As a VP, Process Design Consultant with Bank of America Consumer Operations under Global Technology & Operations, Stefanie Leehan already has her hands full, however that doesn’t stop her from donating her free time to organizations such as Habitat for Humanity, the Star Veterans Center, the Down Syndrome Association of Jacksonville (DSAJ) and Special Olympics.
Stefanie explains that the intellectually disabled community is particularly close to her heart, since two of her cousins have Down syndrome. When Stefanie’s cousin Addison joined the family 11 years ago, “We knew prenatally that Addison had Down syndrome. Our family quickly joined together to educate ourselves so as to provide a fully inclusive life for this little girl.” They organized a Family Night around weekly American Sign Language classes, and Stefanie deepened her awareness of organizations that support the intellectually disabled community. In 2012, when another cousin of Stefanie’s gave birth to Nadia, who also has Down syndrome, “the family immediately gathered around and ensured they had the support and information needed as they began this journey.
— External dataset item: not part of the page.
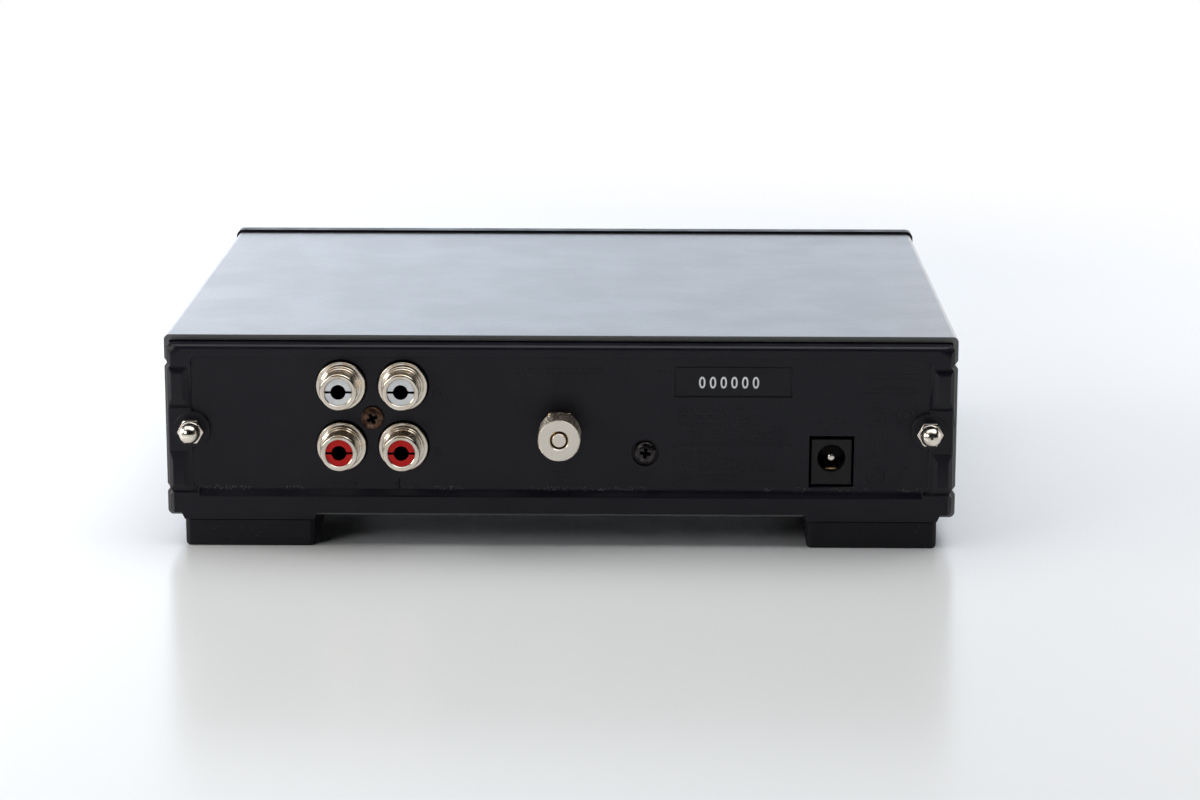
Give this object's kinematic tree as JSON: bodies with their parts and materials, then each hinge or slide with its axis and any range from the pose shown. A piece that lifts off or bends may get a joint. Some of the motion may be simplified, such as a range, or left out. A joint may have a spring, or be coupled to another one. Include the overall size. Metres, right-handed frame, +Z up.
{
  "type": "phono preamp",
  "caption": "Low black box phono preamplifier with phono sockets, an earth terminal and a low-voltage inlet on its rear, a push button in front and wide feet.",
  "frame": {"origin": "middle of the whole object, on the surface that its feet stand on", "axes": "+Z up, +Y out of the rear with its sockets, +X to the right seen from the front"},
  "size_m": [0.1812, 0.1614, 0.0489],
  "materials": {
    "case_paint": "fine crinkle-textured black paint, satin",
    "black_moulding": "fine spark-eroded matt black",
    "foot_black": "smooth hard black rubber",
    "block_black": "black moulded plastic",
    "label_black": "matt black label with white digits",
    "button_black": "satin black",
    "nickel": "bright warm nickel plate",
    "gold_nickel": "pale gold plate",
    "brass": "plain brass",
    "zinc_steel": "zinc plate",
    "tinned_steel": "tin plate",
    "dark_screw": "black oxide",
    "bronzed_screw": "dull brown plate",
    "white_plastic": "smooth white",
    "red_plastic": "smooth red",
    "ivory_plastic": "smooth ivory",
    "circuit_board": "green solder resist",
    "capacitor_sleeve": "dark shrink sleeve",
    "capacitor_blue": "blue shrink sleeve",
    "film_red": "dipped red",
    "chip_black": "black epoxy",
    "sink_black": "black anodised",
    "resistor_blue": "blue lacquer",
    "clear_lens": "polished clear",
    "lamp_green": "tinted clear"
  },
  "bodies": {
    "case": {"upper_shell": "case_paint", "lower_shell": "case_paint", "front_panel": "black_moulding", "rear_panel": "black_moulding", "foot_front_left": "foot_black", "foot_front_right": "foot_black", "foot_rear_left": "foot_black", "foot_rear_right": "foot_black", "foot_screws": "dark_screw", "foot_nuts": "zinc_steel", "tie_rods": "zinc_steel", "tie_rod_inserts": "brass", "acorn_nuts": "nickel", "main_board": "circuit_board", "board_standoffs": "brass", "board_screws": "zinc_steel", "phono_block": "block_black", "phono_shell_input_left": "nickel", "phono_shell_input_right": "nickel", "phono_shell_output_left": "nickel", "phono_shell_output_right": "nickel", "phono_core_input_left": "white_plastic", "phono_core_output_left": "white_plastic", "phono_core_input_right": "red_plastic", "phono_core_output_right": "red_plastic", "phono_contacts": "brass", "phono_block_screw": "bronzed_screw", "earth_stud": "nickel", "earth_lug": "tinned_steel", "earth_inner_nut": "brass", "earth_hex_nut": "gold_nickel", "inlet_body": "block_black", "inlet_pin": "nickel", "inlet_spring": "brass", "board_bracket": "zinc_steel", "bracket_screw": "dark_screw", "serial_label": "label_black", "switch_spring": "zinc_steel", "switch_body": "tinned_steel", "indicator_lens": "clear_lens", "indicator_led": "lamp_green", "reservoir_capacitors": "capacitor_sleeve", "coupling_capacitors": "capacitor_blue", "film_capacitors": "film_red", "rectifier_diodes": "chip_black", "regulators": "chip_black", "heat_sinks": "sink_black", "heat_sink_screws": "zinc_steel", "amplifier_chips": "chip_black", "transistors": "chip_black", "resistors": "resistor_blue"},
    "button": {"power_button": "button_black", "button_rod": "block_black", "switch_plunger": "ivory_plastic"},
    "clamp_washer": {"earth_washer": "nickel"},
    "thumb_nut": {"earth_thumb_nut": "nickel"}
  },
  "joints": [
    {"name": "button_press", "type": "slide", "parent": "case", "child": "button", "axis": [0, 1, 0], "range_m": [0, 0.0015], "stiffness_N_per_m": 300, "deforming": ["switch_spring"]},
    {"name": "thumb_nut_travel", "type": "slide", "parent": "case", "child": "clamp_washer", "axis": [0, 1, 0], "range_m": [0, 0.0028]},
    {"name": "thumb_nut_turn", "type": "hinge", "parent": "clamp_washer", "child": "thumb_nut", "pos_m": [0, 0.07577, 0.0273], "axis": [0, 1, 0], "range_deg": [0, 1440]}
  ],
  "couplings": [
    {"joint": "thumb_nut_turn", "follows": "thumb_nut_travel", "rad_per_m": 8975.9}
  ]
}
Addison was so thrilled when she was told she had a new friend just like her.”
Motivated by her experience within her own family, Stefanie eventually joined the Board of Directors of the Down Syndrome Association of Jacksonville, which promotes inclusion and acceptance of people with Down syndrome. “Being involved with general fundraising, board work and child care during events, my heart has been opened to the exponential abilities of all of those with Down syndrome,” said Stefanie.
“The time the bank gives to each employee to volunteer each week has helped me personally to be able to give back to not only the Down Syndrome Association but to many other areas where there is opportunity,” said Stefanie. “Our company’s deep commitment to not only Special Olympics but to also employing employees with all disabilities is encouraging.”
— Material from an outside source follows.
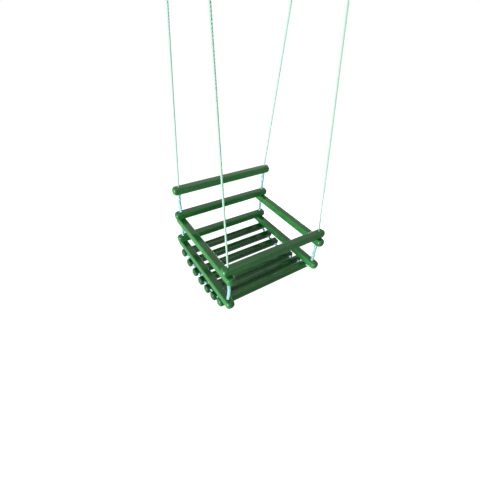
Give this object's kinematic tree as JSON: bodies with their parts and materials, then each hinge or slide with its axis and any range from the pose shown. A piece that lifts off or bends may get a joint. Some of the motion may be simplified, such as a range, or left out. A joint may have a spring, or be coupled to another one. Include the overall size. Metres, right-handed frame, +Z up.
{
  "type": "child swing seat",
  "caption": "Child's swing seat of painted wooden rods threaded on rope, with clear tube spacers, a sagging slatted seat, front and top rods that slide up, and screw hooks above.",
  "frame": {"origin": "the middle of the four screw hooks, on the underside of the beam that they go into", "axes": "+Z up into the beam; the child faces -Y; the cross rods run along X; the back rods are towards +Y"},
  "size_m": [0.325, 0.314, 0.7916],
  "materials": {
    "painted_wood": "glossy green enamel paint on turned-edge square timber",
    "rope": "pale mint three-strand twisted synthetic rope, slightly shiny",
    "clear_tube": "clear flexible plastic tube",
    "hook_steel": "zinc-plated steel wire"
  },
  "bodies": {
    "hooks": {"front_hook_left": "hook_steel", "front_hook_right": "hook_steel", "rear_hook_left": "hook_steel", "rear_hook_right": "hook_steel"},
    "rear_ropes": {"rear_knot_left": "rope", "rear_knot_right": "rope", "rear_loop_left": "rope", "rear_loop_right": "rope", "rear_strand_left": "rope", "rear_strand_right": "rope"},
    "front_ropes": {"front_knot_left": "rope", "front_knot_right": "rope", "front_loop_left": "rope", "front_loop_right": "rope", "front_strand_left": "rope", "front_strand_right": "rope"},
    "back_rod": {"top_back_rod": "painted_wood"},
    "front_bar": {"front_rod": "painted_wood"},
    "seat": {"front_tube_left": "clear_tube", "front_tube_right": "clear_tube", "lower_back_rod": "painted_wood", "lower_back_tube_left": "clear_tube", "lower_back_tube_right": "clear_tube", "lower_side_rod_left": "painted_wood", "lower_side_rod_right": "painted_wood", "seat_rope_left": "rope", "seat_rope_right": "rope", "slat_1": "painted_wood", "slat_2": "painted_wood", "slat_3": "painted_wood", "slat_4": "painted_wood", "slat_5": "painted_wood", "slat_6": "painted_wood", "slat_7": "painted_wood", "spacer_left_1": "clear_tube", "spacer_left_2": "clear_tube", "spacer_left_3": "clear_tube", "spacer_left_4": "clear_tube", "spacer_left_5": "clear_tube", "spacer_left_6": "clear_tube", "spacer_right_1": "clear_tube", "spacer_right_2": "clear_tube", "spacer_right_3": "clear_tube", "spacer_right_4": "clear_tube", "spacer_right_5": "clear_tube", "spacer_right_6": "clear_tube", "upper_back_rod": "painted_wood", "upper_back_tube_left": "clear_tube", "upper_back_tube_right": "clear_tube", "upper_side_rod_left": "painted_wood", "upper_side_rod_right": "painted_wood"}
  },
  "joints": [
    {"name": "swing", "type": "hinge", "parent": "hooks", "child": "rear_ropes", "pos_m": [0, 0.075, -0.04109], "axis": [1, 0, 0], "range_deg": [-14, 14]},
    {"name": "seat_on_rear_ropes", "type": "hinge", "parent": "rear_ropes", "child": "seat", "pos_m": [0, 0.1247, -0.52859], "axis": [1, 0, 0], "range_deg": [-8.1, 8.1]},
    {"name": "front_ropes_swing", "type": "hinge", "parent": "hooks", "child": "front_ropes", "pos_m": [0, -0.075, -0.04109], "axis": [1, 0, 0], "range_deg": [-13, 13]},
    {"name": "back_rod_slide", "type": "slide", "parent": "rear_ropes", "child": "back_rod", "axis": [0, -0.1014, 0.9948], "range_m": [0, 0.2]},
    {"name": "front_rod_slide", "type": "slide", "parent": "front_ropes", "child": "front_bar", "axis": [0, 0.1297, 0.9916], "range_m": [0, 0.25]}
  ],
  "couplings": [
    {"joint": "seat_on_rear_ropes", "follows": "swing", "ratio": -0.56937},
    {"joint": "front_ropes_swing", "follows": "swing", "ratio": 0.91913}
  ]
}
Ultimately, by giving back to Special Olympics, Stefanie feels she gains an invaluable perspective, and the sense that “nothing is impossible.”
“Many times, I have seen those without intellectual disabilities make a big deal about the little things they can’t do, but they don’t make a plan to improve. Through my participation with Special Olympics and other disability organizations, I hope that people see a potential path to start finding ways to improve themselves by getting to know these amazing individuals.”